Sascha T. Scott Receives NFAH Fellowship for Her Work on Modern Pueblo Painting
Associate professor of art history Sascha Scott has been named an inaugural non-residential fellow of the New Foundation for Art History 2023-24 and will use the grant to complete her new book.
Sascha Scott's new book will focus on how Pueblo painters in New Mexico, such as Awa Tsireh, fought to resist colonialism through their artwork. (Image credit: Awa Tsireh, Buffalo Dancers, 1917-1918, IAF.P10, Indian Arts Research Center, Santa Fe, New Mexico)
Historically, studies of early twentieth-century Pueblo painting focused on the role non-Native anthropologists, artists, and patrons played in fostering and marketing Pueblo art. In the last two decades, there has been a shift in approach spearheaded by scholars in the field of Native American and Indigenous studies. This field has called for efforts to decolonize histories and research practices by shifting away from settler colonial histories and assumptions, consulting with Indigenous communities throughout the research and writing process, and centering narratives on Native individuals and their voices.
Modern Pueblo Painting: Colonization, Aesthetic Agency, and Indigenous Visual Sovereignty is associate professor Sascha T. Scott's second book, which aims to contribute to decolonizing efforts. Her first book, A Strange Mixture: The Art and Politics of Painting Pueblo Indians (University of Oklahoma Press, 2015), is a study of an early 20th-century political movement that addresses cultural and political issues facing Native peoples. Pueblo and non-Pueblo activists joined forces to protest the U.S. government’s policy of assimilation. Many of the Anglo activists involved were artists; “paradoxically, their art and political activism both helped to facilitate national awareness of these issues and got in the way of Pueblo peoples’ fight for land rights and sovereignty by presuming to speak for Pueblo peoples and claiming the authority to define what constitutes ‘authentic’ Native culture,” says Scott.
Jumping off from a chapter of her first book that focuses on Pueblo artists, Scott’s new work is devoted entirely to Pueblo painters working in New Mexico.

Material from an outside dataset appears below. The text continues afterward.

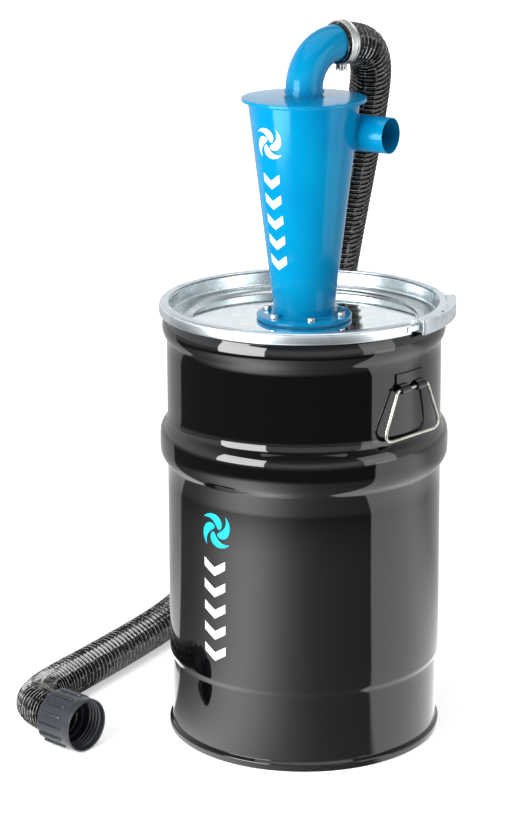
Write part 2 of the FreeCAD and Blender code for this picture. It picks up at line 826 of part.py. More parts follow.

These Indigenous artists, she explains, built on a long tradition within their communities of advocating for themselves and fighting colonialism, which was happening long before Anglo activists caught up.
She chronicles acts of resistance in the form of art that celebrated Pueblo culture and ceremonial traditions even as the government was trying to erase them. She also looks at how Pueblo artists also resisted colonial forces by protecting their communities from the exploitive gaze of outsiders. “In these paintings, the artists were very careful about what they share, protecting certain information from outsiders,” Scott says.
Her work takes a holistic look at individual artists—not only interpreting their paintings, which articulate themes of resistance and resilience, but also examining their more practical dealings with colonialism, the market, fair pay and labor conditions.
The last major monograph that took a broad look at early twentieth-century modern Pueblo painting was published nearly 30 years ago, in 1997; since that time, “the field of art history has shifted as scholars attend to methodological and ethical frameworks proposed by the field of Indigenous studies,” Scott notes. “When writing about Native artists, it should always be done in collaboration and conversation with Indigenous communities. I respect their sovereignty and I take seriously the communities’ and families’ voices and stories.” Most Pueblo communities shut their borders for over two years because of the Covid-19 pandemic, which hit Indigenous communities particularly hard. This summer, Scott was able to visit New Mexico and resume discussions with Pueblo tribal liaisons, curators and family members. She’s on track to complete the project in 2024.
The New Foundation of Art History (NFAH) was founded in 2019 to provide funding for early and mid-career scholars and work that has been underserved or overlooked by established granting institutions. Per their stated mission, “the NFAH wants to lead by example towards a more equitable future of the discipline, and one where excellence is promoted and rewarded in the broadest ways possible.”